Catalog Insert

On this Page

Overview

The Catalog Insert Snap enables you to enrich your metadata catalog by inserting metadata into the catalog tables.

Expected Input and Output

  • Expected Input: A document containing metadata to be written into the metadata catalog. This document should have a field named schema with the document schema.
  • Expected Output: A document containing status messages on the result of the insert operation.
  • Expected Upstream Snaps: Required. Any Snap that offers document data. Examples: Parquet Writer and Mapper.
  • Expected Downstream Snaps: Any Snap that accepts document data in its input view. Examples: Mapper and File Writer.

Prerequisites

Write access to the SnapLogic data catalog.

Configuring Accounts

Accounts are not used with this Snap.

Configuring Views

Input

This Snap has exactly one document input view.
OutputThis Snap has at most one document output view.
ErrorThis Snap has at most one document error view.

Troubleshooting

  • None.

Known Issues

  • Does not work in Ultra Pipelines.

Snap Settings


LabelRequired. The name for the Snap. Modify this to be more specific, especially if there are more than one of the same Snap in the pipeline.
Table Name

Required. The location and name of the table that you want to update. You can either enter this information manually or you can select the table from the suggestible drop-down.

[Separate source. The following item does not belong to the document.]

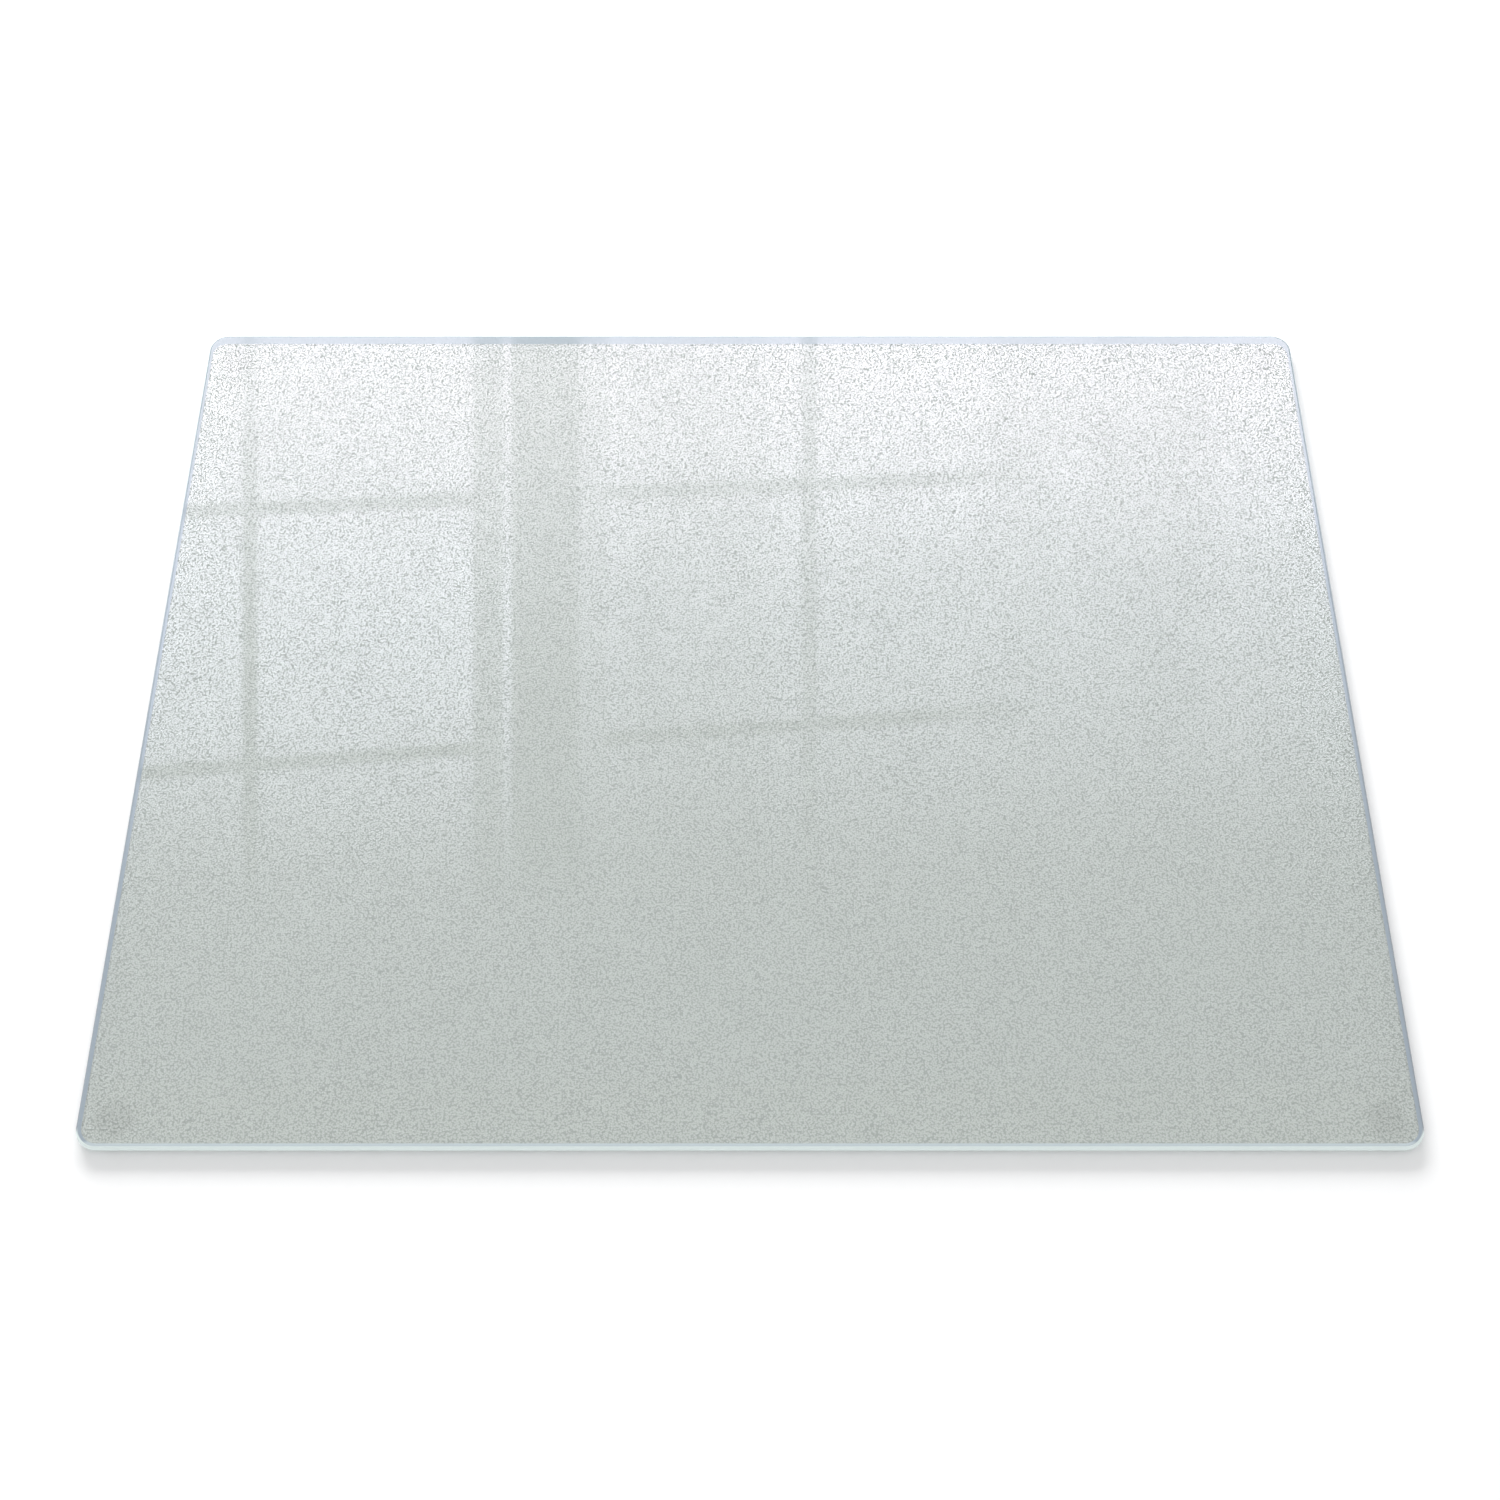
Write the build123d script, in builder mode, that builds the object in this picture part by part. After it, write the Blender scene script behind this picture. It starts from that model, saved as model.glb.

Example: /<Org>/<Project_Space>/<Project>/<Table_Name>

Default value: None

Data location

Required. The location of the file whose metadata you want to insert. This is typically a location in AWS S3, and can either be specified as a URL string, a pipeline parameter, or an upstream parameter.

Example: parquetesting1.parquet

Default value: None

Create table if not present

Enables you to specify whether the table should be automatically created if not already present. Select this check box to create the table.

Selecting this option creates a table with all columns of type STRING.

Default value:  Not selected

Insert Mode

Required. Available insert modes when loading data into table.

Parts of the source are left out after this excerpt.